>> Begin Data shown

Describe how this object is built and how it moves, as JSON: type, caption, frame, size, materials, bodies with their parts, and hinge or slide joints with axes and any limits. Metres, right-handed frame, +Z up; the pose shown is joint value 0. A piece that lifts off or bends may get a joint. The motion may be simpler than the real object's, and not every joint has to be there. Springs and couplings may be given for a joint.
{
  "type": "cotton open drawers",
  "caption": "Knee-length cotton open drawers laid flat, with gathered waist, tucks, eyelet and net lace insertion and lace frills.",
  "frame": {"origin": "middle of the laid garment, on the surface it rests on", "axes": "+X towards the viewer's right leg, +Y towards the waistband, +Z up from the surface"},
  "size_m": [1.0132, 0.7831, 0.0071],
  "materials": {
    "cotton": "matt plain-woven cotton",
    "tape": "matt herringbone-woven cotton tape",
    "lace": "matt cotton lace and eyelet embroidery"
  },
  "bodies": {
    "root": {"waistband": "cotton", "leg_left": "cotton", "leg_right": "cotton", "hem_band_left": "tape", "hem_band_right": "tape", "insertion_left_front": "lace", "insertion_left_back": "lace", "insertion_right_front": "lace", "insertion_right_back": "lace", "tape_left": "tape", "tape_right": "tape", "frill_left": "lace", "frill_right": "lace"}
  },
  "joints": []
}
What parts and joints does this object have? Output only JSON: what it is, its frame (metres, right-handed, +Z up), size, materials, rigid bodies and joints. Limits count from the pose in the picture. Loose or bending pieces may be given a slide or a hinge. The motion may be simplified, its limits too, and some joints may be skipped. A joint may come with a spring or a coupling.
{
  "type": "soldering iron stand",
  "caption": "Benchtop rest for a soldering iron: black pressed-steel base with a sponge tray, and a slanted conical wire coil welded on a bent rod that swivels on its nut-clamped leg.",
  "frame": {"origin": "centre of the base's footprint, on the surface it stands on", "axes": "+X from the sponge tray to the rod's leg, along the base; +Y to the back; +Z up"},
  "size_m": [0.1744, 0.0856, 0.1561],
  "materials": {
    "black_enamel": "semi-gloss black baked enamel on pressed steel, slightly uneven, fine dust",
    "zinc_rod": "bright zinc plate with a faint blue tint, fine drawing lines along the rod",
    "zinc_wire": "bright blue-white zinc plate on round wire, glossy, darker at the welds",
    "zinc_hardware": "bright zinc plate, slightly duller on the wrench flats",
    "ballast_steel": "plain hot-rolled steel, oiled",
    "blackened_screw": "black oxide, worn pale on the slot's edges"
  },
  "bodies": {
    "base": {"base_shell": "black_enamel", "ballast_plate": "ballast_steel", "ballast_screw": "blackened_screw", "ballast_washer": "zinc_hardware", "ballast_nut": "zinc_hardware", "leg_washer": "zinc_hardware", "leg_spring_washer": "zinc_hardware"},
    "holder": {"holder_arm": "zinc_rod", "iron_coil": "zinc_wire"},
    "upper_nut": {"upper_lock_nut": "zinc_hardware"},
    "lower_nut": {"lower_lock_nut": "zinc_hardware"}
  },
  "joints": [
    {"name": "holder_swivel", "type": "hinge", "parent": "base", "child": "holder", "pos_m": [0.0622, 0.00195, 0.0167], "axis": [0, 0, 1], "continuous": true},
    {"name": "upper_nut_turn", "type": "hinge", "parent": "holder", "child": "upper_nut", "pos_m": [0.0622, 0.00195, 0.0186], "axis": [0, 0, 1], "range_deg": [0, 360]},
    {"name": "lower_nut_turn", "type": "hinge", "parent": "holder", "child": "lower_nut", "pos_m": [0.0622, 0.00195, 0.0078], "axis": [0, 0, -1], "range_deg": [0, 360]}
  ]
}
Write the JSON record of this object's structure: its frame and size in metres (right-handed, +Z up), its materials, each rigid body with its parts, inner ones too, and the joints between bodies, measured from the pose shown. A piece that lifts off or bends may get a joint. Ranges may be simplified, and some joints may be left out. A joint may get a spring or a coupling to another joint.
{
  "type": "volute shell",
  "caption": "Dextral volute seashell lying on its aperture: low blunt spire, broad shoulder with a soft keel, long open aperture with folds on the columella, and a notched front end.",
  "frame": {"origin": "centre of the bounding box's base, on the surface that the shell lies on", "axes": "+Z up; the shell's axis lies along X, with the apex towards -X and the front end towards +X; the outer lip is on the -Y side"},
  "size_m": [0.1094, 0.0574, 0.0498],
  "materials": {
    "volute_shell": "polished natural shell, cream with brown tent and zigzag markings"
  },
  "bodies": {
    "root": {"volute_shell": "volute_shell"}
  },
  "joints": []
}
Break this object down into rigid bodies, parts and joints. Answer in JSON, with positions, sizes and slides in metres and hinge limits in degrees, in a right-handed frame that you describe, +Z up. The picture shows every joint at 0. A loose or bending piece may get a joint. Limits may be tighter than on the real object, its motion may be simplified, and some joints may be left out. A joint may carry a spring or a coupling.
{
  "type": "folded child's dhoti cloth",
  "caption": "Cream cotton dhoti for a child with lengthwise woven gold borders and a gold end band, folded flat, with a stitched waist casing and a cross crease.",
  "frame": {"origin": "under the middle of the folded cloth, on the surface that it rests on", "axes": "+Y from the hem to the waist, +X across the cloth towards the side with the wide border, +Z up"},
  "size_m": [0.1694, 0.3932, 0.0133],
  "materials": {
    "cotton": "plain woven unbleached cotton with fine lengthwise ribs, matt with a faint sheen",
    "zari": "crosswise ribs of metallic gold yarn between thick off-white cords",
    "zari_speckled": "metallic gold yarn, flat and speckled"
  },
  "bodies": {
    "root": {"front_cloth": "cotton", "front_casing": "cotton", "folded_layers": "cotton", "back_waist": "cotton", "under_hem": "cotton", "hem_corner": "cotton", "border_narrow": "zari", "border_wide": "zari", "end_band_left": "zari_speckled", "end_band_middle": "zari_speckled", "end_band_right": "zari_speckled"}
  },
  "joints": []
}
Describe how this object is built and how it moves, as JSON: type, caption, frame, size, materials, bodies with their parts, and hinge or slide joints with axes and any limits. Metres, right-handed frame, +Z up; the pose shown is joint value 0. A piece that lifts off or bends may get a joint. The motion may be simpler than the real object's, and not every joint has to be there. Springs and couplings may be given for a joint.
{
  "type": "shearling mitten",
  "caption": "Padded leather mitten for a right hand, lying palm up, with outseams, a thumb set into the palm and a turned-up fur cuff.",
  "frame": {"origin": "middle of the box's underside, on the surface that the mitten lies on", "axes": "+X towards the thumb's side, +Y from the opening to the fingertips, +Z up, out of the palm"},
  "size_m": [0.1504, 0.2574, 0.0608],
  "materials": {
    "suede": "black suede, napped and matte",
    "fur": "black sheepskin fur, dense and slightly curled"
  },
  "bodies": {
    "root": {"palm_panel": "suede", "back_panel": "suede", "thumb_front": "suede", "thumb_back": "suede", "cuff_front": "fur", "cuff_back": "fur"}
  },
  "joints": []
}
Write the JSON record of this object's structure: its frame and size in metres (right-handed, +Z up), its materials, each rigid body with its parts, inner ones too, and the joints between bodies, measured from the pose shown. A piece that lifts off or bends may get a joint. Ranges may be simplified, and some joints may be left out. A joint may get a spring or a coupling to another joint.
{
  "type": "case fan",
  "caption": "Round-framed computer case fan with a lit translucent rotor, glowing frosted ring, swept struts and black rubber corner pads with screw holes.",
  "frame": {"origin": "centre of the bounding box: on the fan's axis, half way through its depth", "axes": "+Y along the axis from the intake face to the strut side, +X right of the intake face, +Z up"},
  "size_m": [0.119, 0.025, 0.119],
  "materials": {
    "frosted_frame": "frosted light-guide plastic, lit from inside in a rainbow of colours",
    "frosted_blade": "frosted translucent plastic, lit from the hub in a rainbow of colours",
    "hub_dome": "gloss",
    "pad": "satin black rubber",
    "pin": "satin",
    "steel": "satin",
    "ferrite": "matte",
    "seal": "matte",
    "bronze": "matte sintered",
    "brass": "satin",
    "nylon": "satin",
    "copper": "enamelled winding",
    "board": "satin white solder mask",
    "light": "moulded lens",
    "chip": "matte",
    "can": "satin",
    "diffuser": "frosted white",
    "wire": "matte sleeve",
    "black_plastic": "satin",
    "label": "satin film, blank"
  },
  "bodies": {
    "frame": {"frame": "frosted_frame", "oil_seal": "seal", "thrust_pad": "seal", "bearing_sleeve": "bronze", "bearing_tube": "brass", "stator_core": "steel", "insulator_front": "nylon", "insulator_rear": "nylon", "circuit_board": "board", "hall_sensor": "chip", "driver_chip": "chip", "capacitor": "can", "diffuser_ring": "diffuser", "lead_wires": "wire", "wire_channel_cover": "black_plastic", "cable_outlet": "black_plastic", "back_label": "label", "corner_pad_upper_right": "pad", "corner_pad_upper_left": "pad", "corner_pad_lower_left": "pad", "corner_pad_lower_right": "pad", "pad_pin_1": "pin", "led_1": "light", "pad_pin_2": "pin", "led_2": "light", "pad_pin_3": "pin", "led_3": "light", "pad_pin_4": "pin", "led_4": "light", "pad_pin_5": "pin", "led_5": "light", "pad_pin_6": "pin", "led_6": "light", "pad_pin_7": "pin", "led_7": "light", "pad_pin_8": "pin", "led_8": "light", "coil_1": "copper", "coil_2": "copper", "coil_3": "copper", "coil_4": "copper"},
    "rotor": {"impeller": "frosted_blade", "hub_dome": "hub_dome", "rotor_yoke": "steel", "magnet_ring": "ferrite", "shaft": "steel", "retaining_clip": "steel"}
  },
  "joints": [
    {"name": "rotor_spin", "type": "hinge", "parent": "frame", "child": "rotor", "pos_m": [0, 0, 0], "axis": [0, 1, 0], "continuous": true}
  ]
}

>> End Data shown

◆ Challenge
State how many lines of the records above contain the word "picture", and give only that number.

◆ Answer below
2